Argentina’s former president Alberto Fernández insisted that inflation — running at 140% — had “no relation” to monetary emission. Prices were rising, he said, because businessmen were raising them. His own finance minister visibly lost composure and later resigned. In a world ruled by magical thinking, there is no place for arithmetic.

When Folly Gains Power

Occasionally the absurdity becomes unmistakable.

French leadership announced a massive nuclear build-out after allowing its existing reactors to decay through years of deliberate neglect. Successive British governments dismantled their own energy security, closed coal plants, stalled nuclear expansion, banned fracking, and then appeared shocked when gas prices soared tenfold.

New York banned gas stoves and gas heating in new buildings despite lacking the grid capacity required for the resulting surge in electrical demand.
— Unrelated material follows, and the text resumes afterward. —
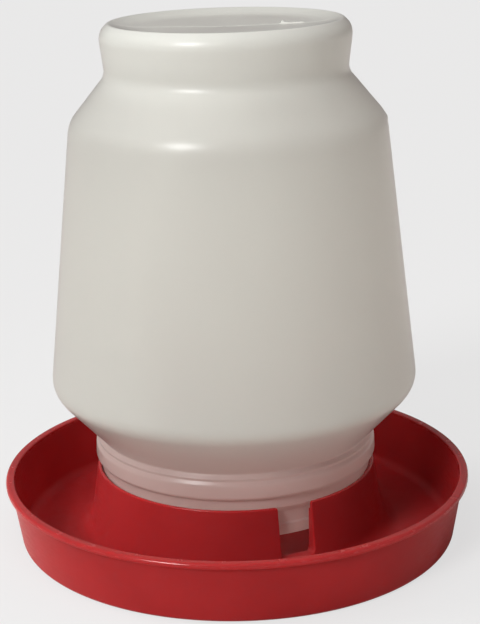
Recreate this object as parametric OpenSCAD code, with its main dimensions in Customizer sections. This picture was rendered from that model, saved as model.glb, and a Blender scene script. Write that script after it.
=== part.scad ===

The cold will answer where reasoning fails.

These are not fringe figures. These are heads of state, governors, ministers, and legislators. And they increasingly target the competent — those who ask the inconvenient questions, those who refuse to recite the approved fictions. Expertise becomes subversion; clarity becomes heresy.

Goethe warned that nothing is more terrible than ignorance in action. But here we see something darker: ignorance weaponized, ignorance celebrated, ignorance punishing knowledge.

Diderot’s Warning for the Present Age

The phrase “be wise in secret” is not an invitation to cowardice.
It is a recognition that wisdom has enemies.

In The Maier Files, the few who understand the deeper machinery of the world do not advertise themselves. They know that in certain times — including ours — truth provokes hostility, and understanding is treated as a threat.

We live in an era where the incompetent wield vast influence, where those who grasp the basic principles of physics and economics are scolded, censored, or dismissed as troublemakers. It is an inversion of values so thorough that only an older voice like Diderot’s can diagnose it: the wise must navigate a world ruled by the senseless.

But in such times, clarity becomes a duty, not a luxury — even if spoken quietly, even if preserved among a shrinking circle of the sane.

For it is not the loudness of folly that shapes history, but the precision of those who refuse to abandon understanding, even in the shadows.